Heermann, T., Ramm, B., Glaser, S., & Schwille, P. (2020). Local Self-Enhancement of MinD Membrane Binding in Min Protein Pattern Formation. Journal of Molecular Biology, 432(10), 3191-3204. doi:10.1016/j.jmb.2020.03.012.


Zitierlink: https://hdl.handle.net/21.11116/0000-0006-7F3F-7
Zusammenfassung
The proteins MinD, MinE and MinC are constitutive for the spatiotemporal organization of cell division in Escherichia coli, in particular, for positioning the division machinery at mid-cell. To achieve this function, the ATPase MinD and the ATPase-activating protein MinE undergo coordinated pole-to-pole oscillations and have thus become a paradigm for protein pattern formation in biology.

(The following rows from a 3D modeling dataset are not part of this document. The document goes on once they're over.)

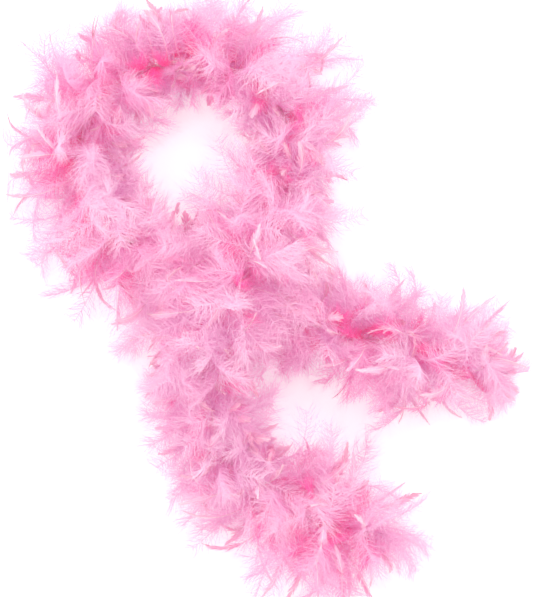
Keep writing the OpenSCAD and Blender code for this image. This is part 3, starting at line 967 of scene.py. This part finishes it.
for name, low, high, bodies in STRETCHES:
    first, last = max(low, 0.0), min(high, CORE_LEN)
    piece = twine(f"{name}_twine", first, last)
    attach(piece, bodies, cad_nodes_of(name, bodies, "core"))
    piece = thread(f"{name}_thread", first, last, THREAD_PITCH, CORE_R + THREAD_R)
    attach(piece, bodies, cad_nodes_of(name, bodies, "binding"))
    if name != "loop":
        piece = plumage(f"{name}_plumage", low, high)
        attach(piece, bodies, cad_nodes_of(name, bodies, "feathers"))
        continue
    for i in range(LOOP_GROUPS):
        a, b = (low + (high - low) * k / LOOP_GROUPS for k in (i, i + 1))
        piece = plumage(f"loop_plumage_{i + 1:02d}", a, b)
        attach(piece, bodies, [f"loop_feathers_{i + 1:02d}"])

for end, body in (("right", "right_tip"), ("lower", "lower_tip")):
    right = end == "right"
    a, b = WHIPPING_SETBACK, WHIPPING_LEN
    if not right:
        a, b = CORE_LEN - b, CORE_LEN - a
    piece = thread(f"{end}_whipping_turns", a, b, WHIPPING_PITCH, CORE_R + THREAD_R)
    attach(piece, (body,), [f"{end}_end_whipping"])
    attach(knot(f"{end}_barrel_knot", right), (body,), [f"{end}_end_knot"])
    attach(frayed_end(f"{end}_frayed_twine", right), (body,), [f"{end}_twine_end"])

# --- floor, world and lamps ---

FLOOR_HALF = 4.0
FLOOR_SHADE, FLOOR_GLOW = 0.70, 0.44      # a pale table that is lit a little from inside
WORLD_LIGHT = 0.96
# Where each lamp stands, its diameter, its power and its colour
KEY_LAMP = ((0.9, 1.2, 2.4), 0.8, 21, (1.0, 0.99, 0.97))
FILL_LAMP = ((-1.6, 0.2, 2.0), 1.6, 14, (1.0, 1.0, 1.0))


def add_floor():
    mesh = bpy.data.meshes.new("floor")
    half = FLOOR_HALF
    mesh.from_pydata([(-half, -half, 0), (half, -half, 0), (half, half, 0), (-half, half, 0)],
                     [], [(0, 1, 2, 3)])
    floor = bpy.data.objects.new("floor", mesh)
    bpy.context.scene.collection.objects.link(floor)
    material, _, shader = new_material("floor_paper")
    shader.inputs["Base Color"].default_value = (FLOOR_SHADE, FLOOR_SHADE, FLOOR_SHADE, 1)
    shader.inputs["Emission Color"].default_value = (1, 1, 1, 1)
    shader.inputs["Emission Strength"].default_value = FLOOR_GLOW
    shader.inputs["Roughness"].default_value = 0.9
    shader.inputs["Specular IOR Level"].default_value = 0.1
    mesh.materials.append(material)


def add_lamp(name, stand, diameter, watts, colour):
    """A round lamp that faces the middle of the boa."""
    data = bpy.data.lights.new(name, "AREA")
    data.shape, data.size, data.energy, data.color = "DISK", diameter, watts, colour
    lamp = bpy.data.objects.new(name, data)
    bpy.context.scene.collection.objects.link(lamp)
    lamp.location = stand
    lamp.rotation_euler = (-Vector(stand)).to_track_quat("-Z", "Y").to_euler()


def light_the_room():
    world = bpy.data.worlds.new("world")
    bpy.context.scene.world = world
    world.use_nodes = True
    background = next(n for n in world.node_tree.nodes if n.type == "BACKGROUND")
    background.inputs["Color"].default_value = (1, 1, 1, 1)
    background.inputs["Strength"].default_value = WORLD_LIGHT
    add_lamp("key", *KEY_LAMP)
    add_lamp("fill", *FILL_LAMP)
    bpy.context.scene.view_settings.view_transform = "Standard"


add_floor()
light_the_room()
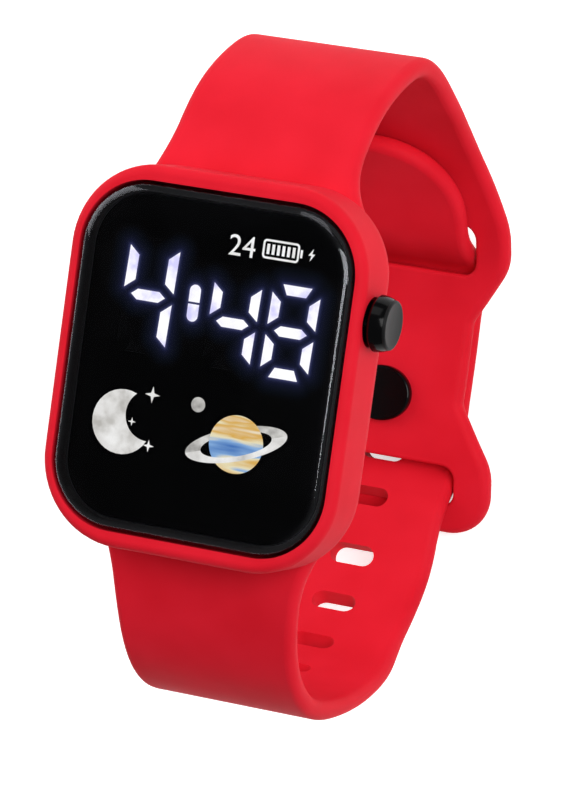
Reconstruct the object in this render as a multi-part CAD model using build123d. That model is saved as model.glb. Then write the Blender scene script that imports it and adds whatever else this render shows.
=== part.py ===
"""A square-faced LED watch with a one-piece silicone case and strap, closed on its stud.

The dial looks along +Z, 12 o'clock lies along +Y and the side button along +X.
The origin is the centre of the case back's outer face. All lengths are in millimetres.
"""
from build123d import *
import os

# Case of the silicone moulding
CASE_WIDTH = 36.3
CASE_LENGTH = 43.8
CASE_THICKNESS = 10.2
CASE_CORNER = 10.0
BEZEL_EDGE = 1.1
BACK_EDGE = 3.6
SIDE_WALL = 1.25
END_WALL = 1.85
BACK_LIP = 1.2
BACK_OPENING_INSET = 5.1
BACK_OPENING_CORNER = 5.5

# Strap section and its closed loop
STRAP_THICKNESS = 2.4
STRAP_EDGE = 1.05
ROOT_WIDTH = 23.1
ROOT_FLARE_WIDTH = 29.0
ROOT_FLARE_REACH = 4.6
ROOT_RISE = 0.1
ROOT_DROP_12 = 0.4
ROOT_DROP_6 = 0.3
TURN_OUT_12 = 14.4
TURN_OUT_6 = 18.05
LOOP_DEPTH = 50.1
LAYER_GAP = 0.3

# Lobed end of the stud strap
UPPER_LOBE_WIDTH = 29.2
LOWER_LOBE_WIDTH = 30.0
WAIST_WIDTH = 20.5
UPPER_LOBE_START = 13.0
UPPER_WAIST_END = 5.6
LOWER_LOBE_START = 12.4
LOWER_WAIST_END = 4.8
LOBE_BLEND_BEFORE_TURN = 8.3
LOBE_BLEND_RADIUS = 20.0
LOBE_TOP_RADIUS = 12.0
LOBE_CORNER = 6.5
WAIST_CORNER = 1.6
END_BAR_EDGE = 21.1
END_BAR_CORNER = 5.5
SLOT_WIDTH = 20.8
SLOT_CORNER = 1.7
LOWER_SLOT_NEAR = 12.6
LOWER_SLOT_FAR = 17.6
UPPER_SLOT_NEAR = 11.4
UPPER_SLOT_FAR = 17.6
SLOT_EDGE = 0.45
SLOT_CORNER_SHARE = 0.475
# How far the stud strap's middle line drops at the lower slot's two edges and past its end
LOWER_SLOT_NEAR_DROP = 0.6
LOWER_SLOT_FAR_DROP = 2.16
LINE_END_DROP = 4.2

# Hole strap
HOLE_STRAP_WIDTH = 20.2
TURN_WIDTH_6 = 22.0
TAPER_START_BEFORE_TURN = 2.8
TAPER_END_BEFORE_TURN = 6.0
TAPER_START_RADIUS = 8.0
TAPER_END_RADIUS = 10.0
HOLE_LENGTH = 5.7
HOLE_WIDTH = 2.6
HOLE_PITCH = 7.5
HOLES_BELOW_STUD = 6
HOLES_ABOVE_STUD = 2
TAIL_END = 26.7
TAIL_ROUND = 12.0
TAIL_CUTTER_DEPTH = 7.0
CROSSING_EASE = 0.5

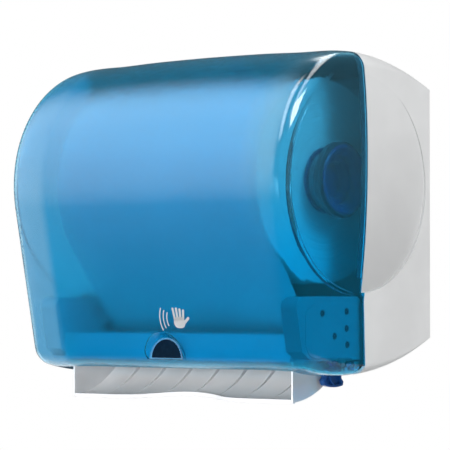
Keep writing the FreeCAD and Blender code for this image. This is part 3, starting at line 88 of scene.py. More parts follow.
# The case and its housing, in metres. Seen along X, the seam is an arc beside the roll, set back by
# SEAM_BOW for each square metre of rise, and a line below it that leans by SEAM_LEAN for each metre
CASE_CENTRE = (0.0, -0.110, 0.0)
DISH_AXIS = (-0.109, 0.028)
DISH_RADIUS = 0.102
# Heights over which the lower part of the side dish is painted darker as painted shade, strongest at the
# lower end
DISH_SHADE_RISE = (-0.070, 0.080)
# Range along Y over which the painted shade of the inner faces lightens to the back wall's grey
BACK_WALL = (-0.030, -0.016)
SHELL_HALF = 0.1690
SEAM_TOP = -0.0955
SEAM_BOW = -0.66
SEAM_FOOT = -0.1065
SEAM_LEAN = -0.03
SEAM_GAP = 0.0009

# Ranges along X or Z over which the look of the cover changes, in metres. The first four place paler tints
# that are painted light
PALE_LIT_END = (-0.121, -0.135)
PALE_LIT_RISE = (0.000, 0.100)
SIDE_LIT_END = (0.120, 0.155)
SIDE_LIT_RISE = (-0.050, 0.060)
CLEAR_END = (0.146, 0.168)
SHEEN_LEFT = (-0.136, -0.096)
SHEEN_RISE = (-0.050, 0.085)
SHEEN_FOOT = (-0.122, -0.080)

# The printed sign, from the upper right corner of the sensor window
SIGN_ASIDE = 8.0 * MM
SIGN_ABOVE = 10.5 * MM
PRINT_THICKNESS = 0.12 * MM

# The wound roll and its loose end. The gap at the edge of the last turn is in radians
ROLL_SIDES = 144
LOOSE_EDGE_DEG = 205.0
LOOSE_EDGE_GAP = 0.004
RINGS_PER_METRE = 900.0
WEB_HALF = 0.25 * MM
WRAP_STEPS = 12
SHEET_HALF = 0.12 * MM
SHEET_WAVE = 0.06 * MM
SHEET_MARGIN = 0.3 * MM
SHEET_LIFT = 0.45 * MM

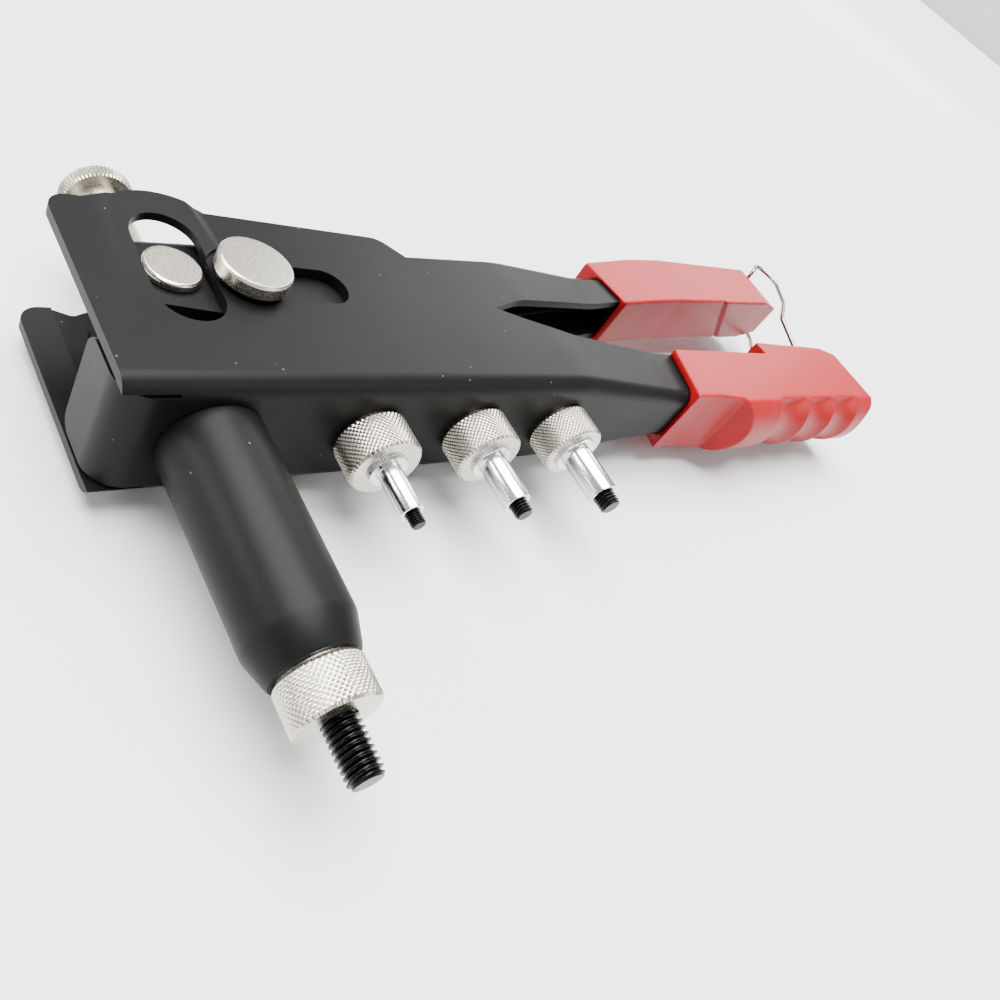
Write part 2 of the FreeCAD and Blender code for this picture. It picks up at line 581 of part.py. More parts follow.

The exact molecular mechanisms enabling MinDE self-organization, and particularly the role of cooperativity in the membrane binding of MinD, thought to be a key requirement, have remained poorly understood. However, for bottom-up synthetic biology aiming at a de novo design of key cellular features, elucidating these mechanisms is of great relevance. By combining in vitro reconstitution with rationally guided mutagenesis of MinD, we found that when bound to membranes, MinD displays new interfaces for multimerization, which are distinct from the canonical MinD dimerization site. We propose that these additional transient interactions contribute to the local self-enhancement of MinD at the membrane, while their relative lability maintains the structural plasticity required for MinDE wave propagation. This could represent a powerful structural regulation feature not reported so far for self-organizing proteins.